Shōen was also chosen shortly after by the Japanese government to have her work shown in the Chicago World Exposition of 1893 along with many other prominent artists at the time, all older and mostly from Tokyo in comparison. Shōen painted another version of "The Beauty of Four Seasons" for the exposition.
Shōen drew from her artistic training and her personal interest in woodblock prints and older painting styles to develop new techniques and styles of composition with a broad range of subjects. Themes and elements from the traditional Noh drama frequently appeared in her works, but images of beautiful women (bijin-ga) came to dominate her work. Eventually, her work would combine the themes of both Noh and women in a single composition. From 1917 to 1922, she entered a slump and declined to participate in exhibitions for several years.
In 1924, she returned to the art world by exhibiting a painting titled "楊貴妃" (Yohki Hime, Princess Yohki) at the Fourth Exhibition of the Imperial Academy of Fine Arts.
During the 1930s, when Shōen was in her late 50s and early 60s, she began producing very large works.
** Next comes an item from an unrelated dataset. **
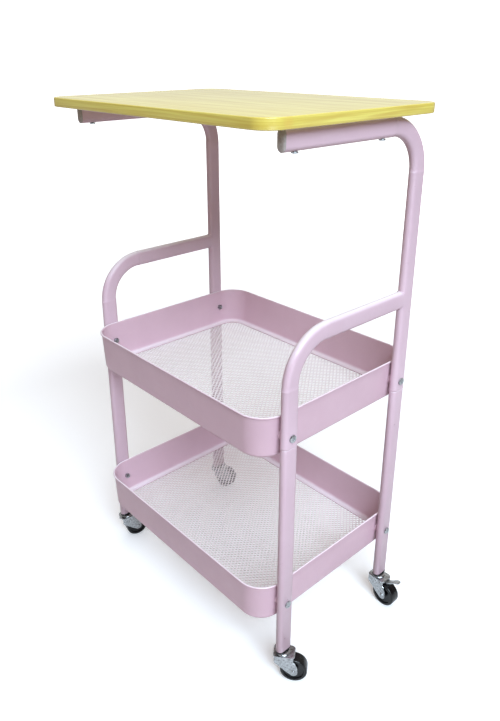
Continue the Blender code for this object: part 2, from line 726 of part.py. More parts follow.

Those works included "Spring and Autumn" (1930), "Jo-no-mai" (1936), and "Soshi-arai Komachi" (1937). Many of those works, especially "Jo-no-mai" are now considered her greatest masterpieces. "Jo-no-mai" and "Soshi-arai Komachi" were inspired by the Noh theater - Shoen took great inspiration from the female character in noh theater.
In 1941, Shōen became the first woman painter in Japan to be invited to join the Imperial Art Academy. She was appointed a court painter to the Imperial Household Agency in 1944. In February 1945, Shōen was evacuated from Kyoto to the suburbs of Nara.
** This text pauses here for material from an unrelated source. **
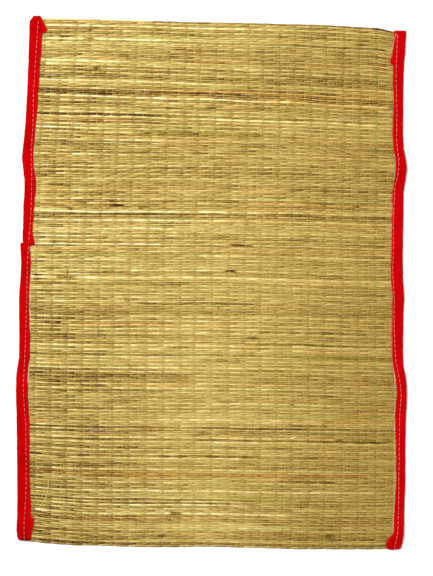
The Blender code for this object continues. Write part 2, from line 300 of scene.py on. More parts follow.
def blank_stems(name, count, sides, splits):
    """A cylinder cut into sections and copied count times, still to be laid in its place.

    Returns the object, and for every vertex which stem it is on, its section, and its angle.
    """
    gap = 4  # between the copies, each of which has a radius of 1
    sections = math.prod(splits)
    bpy.ops.object.select_all(action="DESELECT")
    bpy.ops.mesh.primitive_cylinder_add(
        vertices=sides,
        radius=1,
        depth=sections,
        location=(sections / 2, 0, 0),
        rotation=(0, math.pi / 2, 0),
    )
    stems = bpy.context.object
    stems.name = name
    bpy.ops.object.transform_apply(location=True, rotation=True, scale=True)
    # the long edges are cut again and again, all along
    length = sections
    for split in splits:
        bpy.ops.object.mode_set(mode="EDIT")
        bpy.ops.mesh.select_mode(type="EDGE")
        bpy.ops.mesh.select_all(action="DESELECT")
        bpy.ops.object.mode_set(mode="OBJECT")
        corners = stems.data.vertices
        for edge in stems.data.edges:
            run = abs(corners[edge.vertices[0]].co.x - corners[edge.vertices[1]].co.x)
            edge.select = run > length / 2
        bpy.ops.object.mode_set(mode="EDIT")
        bpy.ops.mesh.subdivide(number_cuts=split - 1)
        bpy.ops.object.mode_set(mode="OBJECT")
        length = length / split
    copies = stems.modifiers.new("copies", "ARRAY")
    copies.count = count
    copies.use_relative_offset = False
    copies.use_constant_offset = True
    copies.constant_offset_displace = (0, gap, 0)
    bpy.ops.object.modifier_apply(modifier=copies.name)
    places = np.empty(len(stems.data.vertices) * 3)
    stems.data.vertices.foreach_get("co", places)
    places = places.reshape(-1, 3)
    stem = np.round(places[:, 1] / gap).astype(int)
    section = np.round(places[:, 0]).astype(int)
    angle = np.arctan2(places[:, 2], places[:, 1] - gap * stem) + math.pi / 2
    return stems, stem, section, angle


def lay_stems(stems, stem, section, angle, lines, half_width, half_height, base=1.0):
    """Moves every stem onto its own centre line, with its own half width and half height."""
    run = np.gradient(lines, axis=1)
    run /= np.linalg.norm(run, axis=2, keepdims=True)
    side = np.cross(np.broadcast_to((0.0, 0.0, 1.0), run.shape), run)
    side /= np.linalg.norm(side, axis=2, keepdims=True)
    top = np.cross(run, side)
    across = half_width[stem, section] * np.cos(angle) * np.where(np.sin(angle) < 0, base, 1.0)
    above = half_height[stem, section] * np.sin(angle)
    places = lines[stem, section] + side[stem, section] * across[:, None]
    places += top[stem, section] * above[:, None]
    stems.data.vertices.foreach_set("co", places.ravel())
    stems.data.update()


def unroll(stems, stem, section, angle):
    """A map of the skin in which every stem is one straight row, with its ends beside it."""
    edge_u, edge_v = 0.02, 0.06  # left free round each row
    end_u, end_width, end_height = 0.009, 0.008, 0.42  # where the ends lie, and their half sizes
    mesh = stems.data
    count, sections = stem.max() + 1, section.max()
    corner = np.empty(len(mesh.loops), dtype=int)
    mesh.loops.foreach_get("vertex_index", corner)
    starts = np.empty(len(mesh.polygons), dtype=int)
    mesh.polygons.foreach_get("loop_start", starts)
    sizes = np.empty(len(mesh.polygons), dtype=int)
    mesh.polygons.foreach_get("loop_total", sizes)
    face = np.repeat(np.arange(len(sizes)), sizes)
    around = ((angle + math.pi / 2) / (2 * math.pi) + 1e-4) % 1.0
    around = around[corner]
    stem, section, angle = stem[corner], section[corner], angle[corner]
    # a face that closes the round goes on past the row's top
    wraps = np.maximum.reduceat(around, starts) - np.minimum.reduceat(around, starts) > 0.6
    around = np.where(wraps[face] & (around < 0.5), around + 1, around)
    u = edge_u + (1 - 2 * edge_u) * section / sections
    v = (stem + edge_v + (1 - 2 * edge_v) * around) / count
    ends = (np.maximum.reduceat(section, starts) == np.minimum.reduceat(section, starts))[face]
    middle = np.where(section == 0, end_u, 1 - end_u)
    u = np.where(ends, middle + end_width * np.cos(angle), u)
    v = np.where(ends, (stem + 0.5 + end_height * np.sin(angle)) / count, v)
    chart = mesh.uv_layers.new(name="OFBake")
    chart.data.foreach_set("uv", np.stack([u, v], axis=1).ravel())
    for old in [layer.name for layer in mesh.uv_layers if layer.name != "OFBake"]:
        mesh.uv_layers.remove(mesh.uv_layers[old])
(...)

Uemura Shōen died of cancer on August 27, 1949 in Nara, Japan.
Uemura Shōen was an important artist in Meiji, Taishō and early Shōwa period Japanese painting. She was considered a major innovator in the bijin-ga genre. Besides, she was respected for her fight for women's rights in Japan and her achievements as a great artist not just a female artist.
Shōen received many awards and forms of recognition during her lifetime within Japan, being the first female recipient of the Order of Culture award in 1948. Moreover, her painting "Jo no mai" was the first painting by a Japanese woman to be rated as an Important Cultural Property by the Agency of Cultural Affairs.
Among her other awards were also the award at the Exhibition of New and Old Art in Kyoto in 1898 and the national award in 1900 for a painting submitted to an exhibition sponsored by the Japan Fine Arts Academy (Nihon Bijutsuin) with the Japan Painting Association (Nihon Kaiga Kyokai).
In addition, Uemura Shōen's works have been selected as the subject of commemorative postage stamps twice by the Japanese government: in 1965 - "Jo no mai", to commemorate the 1965 Philatelic Week; in 1980 - "Mother and Child", as part of the Modern Art Series.
In 2000, Uemura Shōen herself was the subject of a commemorative postage stamp under the Cultural Leaders Series by Japan Post.
During World War II Shōen supported nationalism in pieces like "Late Autumn" which depicted a beautiful woman doing her part to help the war. Despite her advanced age, she travelled to the war zone in China at the invitation of the Japanese government for propaganda purposes, to prove to people back home that all was going well.
Views
Quotations:
"Never once did I paint a work with the expectation that it would be a fine work as long as the woman depicted was beautiful. My earnest hope is that all my works are like fragrant jewels, always with a sense of fresh purity, never with even an iota of the vulgar."
Membership
In 1941, Shōen became the first woman painter in Japan to be a member of the Imperial Art Academy.
Imperial Art Academy
,
Japan
1941
Connections
Uemura Shōen was suspected of a liaison with her teacher, Suzuki Shōnen, which may have been true. Soon afterwards she gave birth to an illegitimate son, the painter Uemura Shōkō, whom she raised as a single mother. She later gave birth to a daughter and, likewise, never revealed the name of the father.